A very roomy cage that will work well for a group of small birds or a pair of medium-sized birds.
4. Review Of: Prevue Pet Products Stainless Steel Bird Cage
This stainless steel, ornamental cage has some unique features such as a foot-friendly carved perch and two porcelain water/feeding cups. It has a removable grill and that can be left in place when removing the bottom for cleaning. The cage is 14 (35.5 cm) inches in diameter and 19 (48.3 cm) inches high, with 1/2 inch (1.27 cm) bar spacing. Height to the top of the finial is 28 1/5 inches (72.4 cm). This distinctive cage can also be used as a planter or for other, strictly decorative purposes.
A nice cage for displaying small birds. Perhaps best not used as their main cage due to the round design which can frustrate birds.

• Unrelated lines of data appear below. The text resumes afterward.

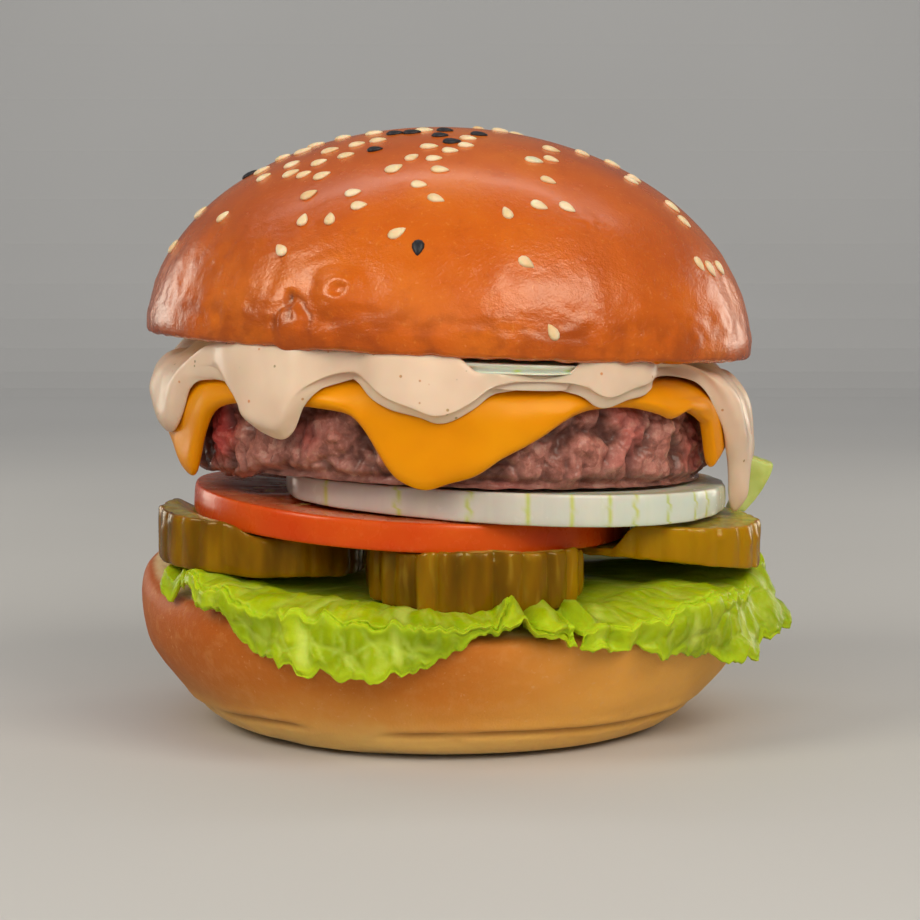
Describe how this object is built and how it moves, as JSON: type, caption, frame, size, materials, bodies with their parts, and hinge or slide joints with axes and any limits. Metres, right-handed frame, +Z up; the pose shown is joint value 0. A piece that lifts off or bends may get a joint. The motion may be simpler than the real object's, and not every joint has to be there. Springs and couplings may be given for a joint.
{
  "type": "stacked burger",
  "caption": "Tall burger on a seeded bun, stacked with lettuce, pickles, tomato, onion, a thick patty, melted cheese and dripping sauce; stands on its heel",
  "frame": {"origin": "centre of the flat foot of the bun heel, on which the burger stands", "axes": "+Z up; -Y is the front, the side with the hanging cheese corner; +X is to the right when seen from the front"},
  "size_m": [0.1166, 0.12, 0.1085],
  "materials": {
    "bun_bottom": "baked crust, tan side and paler foot",
    "lettuce": "waxy fresh leaf",
    "lettuce_rib": "pale moist stalk",
    "pickle": "wet, slightly clear flesh",
    "tomato": "wet skin and flesh",
    "onion": "moist, slightly clear",
    "patty": "grilled coarse meat with greasy glints",
    "cheese": "melted, satin",
    "sauce": "creamy and glossy",
    "bun_top": "egg-washed glossy crust"
  },
  "bodies": {
    "root": {"bun_bottom": "bun_bottom", "lettuce_left": "lettuce", "lettuce_right": "lettuce", "lettuce_back": "lettuce", "lettuce_rib": "lettuce_rib", "pickle_left": "pickle", "pickle_front": "pickle", "pickle_right": "pickle", "pickle_back": "pickle", "tomato": "tomato", "onion": "onion", "patty": "patty", "cheese": "cheese", "sauce": "sauce", "onion_top": "onion", "bun_top": "bun_top"}
  },
  "joints": []
}
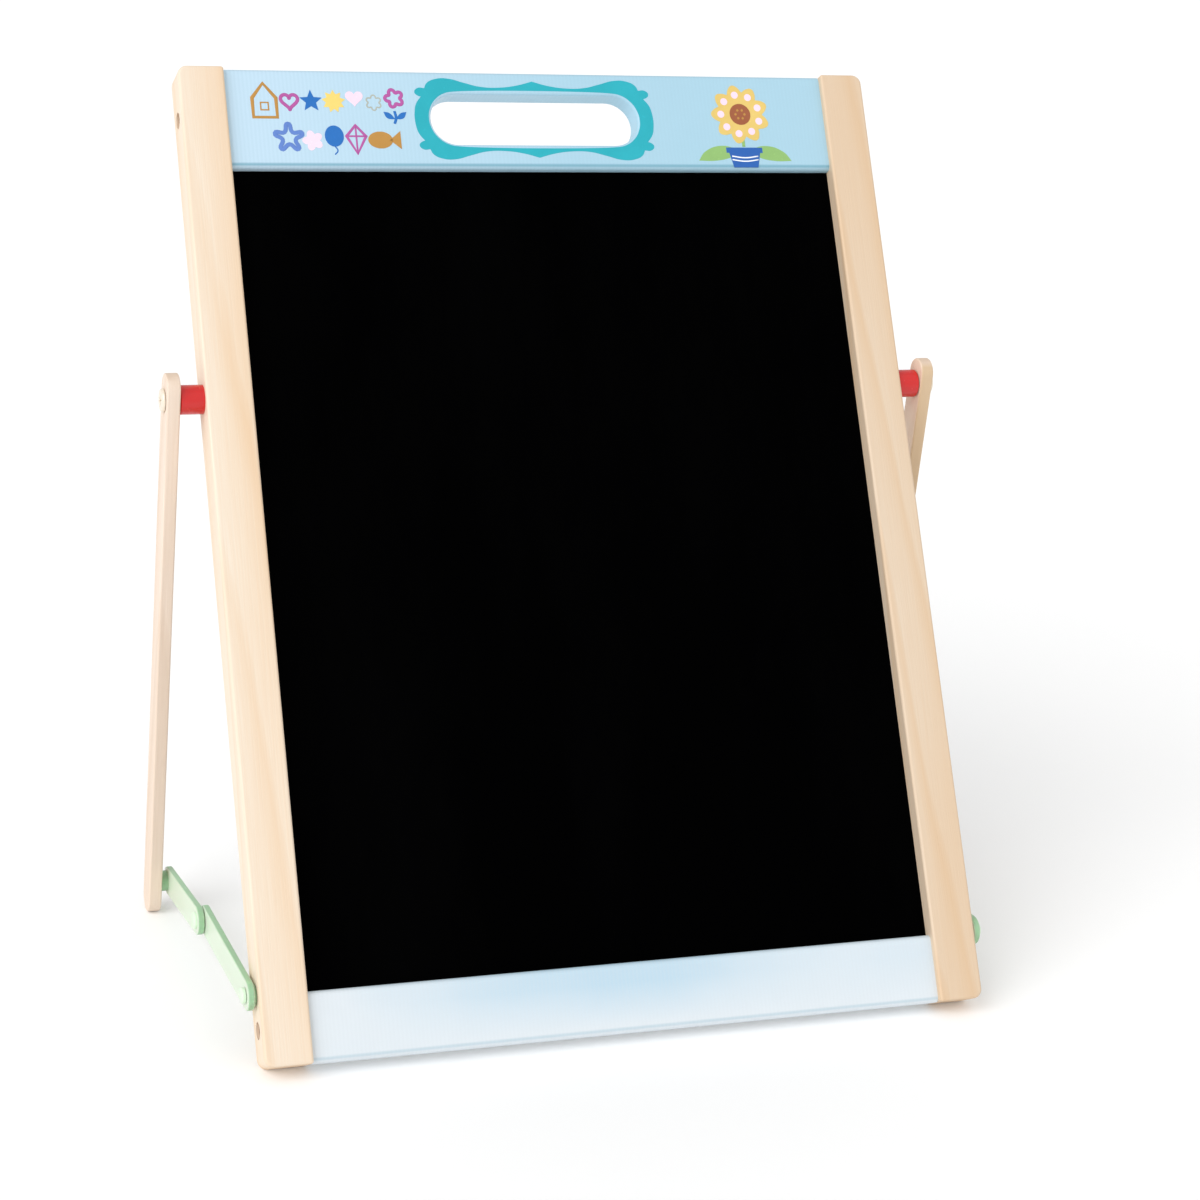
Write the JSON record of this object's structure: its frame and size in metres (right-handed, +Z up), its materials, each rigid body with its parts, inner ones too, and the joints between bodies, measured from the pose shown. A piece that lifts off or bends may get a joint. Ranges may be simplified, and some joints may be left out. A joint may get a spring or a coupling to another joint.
{
  "type": "tabletop easel",
  "caption": "Small double-sided tabletop easel: pine frame with painted rails, a handle slot, a chalkboard and two folding legs held by link braces.",
  "frame": {"origin": "middle of the easel's bounding box, on the floor it stands on", "axes": "+X across the easel, +Y to the back, where the frame leans and the legs stand, +Z up"},
  "size_m": [0.4226, 0.2776, 0.4446],
  "materials": {
    "pine": "sanded pine, clear matt lacquer",
    "leg_pine": "sanded pine, clear matt lacquer",
    "blue_paint": "satin pale blue paint on wood",
    "chalkboard": "matt black chalk coating",
    "dry_erase": "glossy white dry-erase sheet",
    "bronzed_screw": "brown passivated steel",
    "red_plastic": "moulded red plastic",
    "green_plastic": "pale translucent green plastic",
    "brass_insert": "plain brass",
    "rivet_plastic": "pale green-white plastic",
    "zinc_steel": "zinc plated steel"
  },
  "bodies": {
    "root": {"top_rail": "blue_paint", "bottom_rail": "blue_paint", "chalkboard_panel": "chalkboard", "dry_erase_panel": "dry_erase", "top_rail_screws": "bronzed_screw", "bottom_rail_screws": "bronzed_screw", "left_stile": "pine", "right_stile": "pine", "left_pivot_insert": "brass_insert", "right_pivot_insert": "brass_insert", "left_pivot_spacer": "red_plastic", "right_pivot_spacer": "red_plastic", "left_pivot_bolt": "zinc_steel", "right_pivot_bolt": "zinc_steel", "left_brace_stile_screw": "zinc_steel", "right_brace_stile_screw": "zinc_steel"},
    "left_leg_body": {"left_leg": "leg_pine", "left_brace_leg_screw": "zinc_steel"},
    "left_front_link_body": {"left_brace_front_link": "green_plastic", "left_brace_rivet_inner": "rivet_plastic"},
    "left_rear_link_body": {"left_brace_rear_link": "green_plastic", "left_brace_rivet_outer": "rivet_plastic"},
    "right_leg_body": {"right_leg": "leg_pine", "right_brace_leg_screw": "zinc_steel"},
    "right_front_link_body": {"right_brace_front_link": "green_plastic", "right_brace_rivet_inner": "rivet_plastic"},
    "right_rear_link_body": {"right_brace_rear_link": "green_plastic", "right_brace_rivet_outer": "rivet_plastic"}
  },
  "joints": [
    {"name": "left_leg_fold", "type": "hinge", "parent": "root", "child": "left_leg_body", "pos_m": [-0.206, 0.0412, 0.29089], "axis": [-1, 0, 0], "range_deg": [0, 36]},
    {"name": "left_brace_front_swing", "type": "hinge", "parent": "root", "child": "left_front_link_body", "pos_m": [-0.19305, -0.11228, 0.03545], "axis": [1, 0, 0], "range_deg": [0, 62.72]},
    {"name": "left_brace_rear_swing", "type": "hinge", "parent": "left_leg_body", "child": "left_rear_link_body", "pos_m": [-0.19695, 0.06517, 0.01697], "axis": [-1, 0, 0], "range_deg": [0, 76.16]},
    {"name": "right_leg_fold", "type": "hinge", "parent": "root", "child": "right_leg_body", "pos_m": [0.206, 0.0412, 0.29089], "axis": [-1, 0, 0], "range_deg": [0, 36]},
    {"name": "right_brace_front_swing", "type": "hinge", "parent": "root", "child": "right_front_link_body", "pos_m": [0.19305, -0.11228, 0.03545], "axis": [1, 0, 0], "range_deg": [0, 62.72]},
    {"name": "right_brace_rear_swing", "type": "hinge", "parent": "right_leg_body", "child": "right_rear_link_body", "pos_m": [0.19695, 0.06517, 0.01697], "axis": [-1, 0, 0], "range_deg": [0, 76.16]}
  ],
  "couplings": [
    {"joint": "left_brace_front_swing", "follows": "left_leg_fold", "ratio": 1.7409},
    {"joint": "left_brace_rear_swing", "follows": "left_leg_fold", "ratio": 2.114},
    {"joint": "right_brace_front_swing", "follows": "right_leg_fold", "ratio": 1.7409},
    {"joint": "right_brace_rear_swing", "follows": "right_leg_fold", "ratio": 2.114}
  ]
}
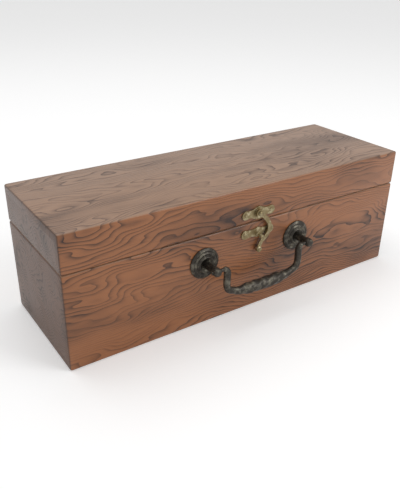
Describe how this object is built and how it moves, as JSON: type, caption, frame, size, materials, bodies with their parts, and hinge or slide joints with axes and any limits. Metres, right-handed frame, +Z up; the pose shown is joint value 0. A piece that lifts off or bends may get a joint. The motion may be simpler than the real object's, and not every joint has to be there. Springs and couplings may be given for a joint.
{
  "type": "wooden bottle box",
  "caption": "Long rectangular wooden box with a rear-hinged lid, a swing latch and a twisted drop handle on the front.",
  "frame": {"origin": "centre of the wooden box's underside", "axes": "+X along the box's length, +Z up; the latch and handle face -Y and the hinges face +Y"},
  "size_m": [0.35, 0.1426, 0.117],
  "materials": {
    "stained_wood": "satin lacquer over dark stain",
    "handle_bronze": "blackened bronze, rubbed on the ridges",
    "aged_brass": "antiqued brass",
    "fixing_steel": "plated"
  },
  "bodies": {
    "box_body": {"base_panel": "stained_wood", "body_front_panel": "stained_wood", "body_back_panel": "stained_wood", "body_left_end": "stained_wood", "body_right_end": "stained_wood", "left_rosette": "handle_bronze", "left_handle_post": "handle_bronze", "right_rosette": "handle_bronze", "right_handle_post": "handle_bronze", "left_post_washer": "fixing_steel", "left_post_nut": "fixing_steel", "right_post_washer": "fixing_steel", "right_post_nut": "fixing_steel", "latch_lower_plate": "aged_brass", "latch_lower_left_screw": "aged_brass", "latch_lower_right_screw": "aged_brass", "left_hinge_body_leaf": "aged_brass", "left_hinge_pin": "aged_brass", "left_hinge_body_screw_1": "aged_brass", "left_hinge_body_screw_2": "aged_brass", "right_hinge_body_leaf": "aged_brass", "right_hinge_pin": "aged_brass", "right_hinge_body_screw_1": "aged_brass", "right_hinge_body_screw_2": "aged_brass"},
    "lid": {"lid_top_panel": "stained_wood", "lid_front_rail": "stained_wood", "lid_back_rail": "stained_wood", "lid_left_end_rail": "stained_wood", "lid_right_end_rail": "stained_wood", "latch_upper_plate": "aged_brass", "latch_pivot_rivet": "aged_brass", "latch_upper_left_screw": "aged_brass", "latch_upper_right_screw": "aged_brass", "left_hinge_lid_leaf": "aged_brass", "left_hinge_lid_screw_1": "aged_brass", "left_hinge_lid_screw_2": "aged_brass", "right_hinge_lid_leaf": "aged_brass", "right_hinge_lid_screw_1": "aged_brass", "right_hinge_lid_screw_2": "aged_brass"},
    "latch_arm": {"latch_arm": "aged_brass"},
    "bail_handle": {"bail_handle": "handle_bronze"}
  },
  "joints": [
    {"name": "lid_hinge", "type": "hinge", "parent": "box_body", "child": "lid", "pos_m": [0, 0.0595, 0.08415], "axis": [-1, 0, 0], "range_deg": [0, 175]},
    {"name": "latch_swing", "type": "hinge", "parent": "lid", "child": "latch_arm", "pos_m": [0.003, -0.0575, 0.0925], "axis": [0, -1, 0], "range_deg": [0, 150]},
    {"name": "handle_swing", "type": "hinge", "parent": "box_body", "child": "bail_handle", "pos_m": [-0.002, -0.0755, 0.0595], "axis": [-1, 0, 0], "range_deg": [-24, 180]}
  ]
}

5. Review Of: HQ’s Opening Victorian Cage
This cage and stand are sized right for birds the size of cockatiels and conures. It features a drop-down front porch and an open top that holds a perch. The roof design gives you plenty of places to hang toys, and the top is a great way to let your birds out to play. Cage dimensions are 22Lx17Wx55H inches (55.9x 43.1×139.7 cm) with 1/2 inch (1.27 cm) bar spacing. Accessories include 3 stainless steel feeding cups and two wooden perches. The cart has wheels and a storage shelf, and the cage has a removable bottom grate and cleaning tray.
A great cage for small parrots with lots of room and places for toys.
6. Review Of: House Shaped Parrot Cage with Stand
This cage offers a roomy home to medium-size birds with dimensions of 20Lx20Wx57H inches (50.8×50.8×144.8 cm) and bar spacing if 1/2 inch (1.27 cm). The cage can be removed from the stand, which has 4 wheels for easy movement. A large swing out front door and two feeder doors give you access to the cage, and two stainless steel cups and two wooden perches are included in the package. Removable bottom grate and tray make cleaning the cage an easy task.
Makes a nice, distinctive looking cage for the right size birds.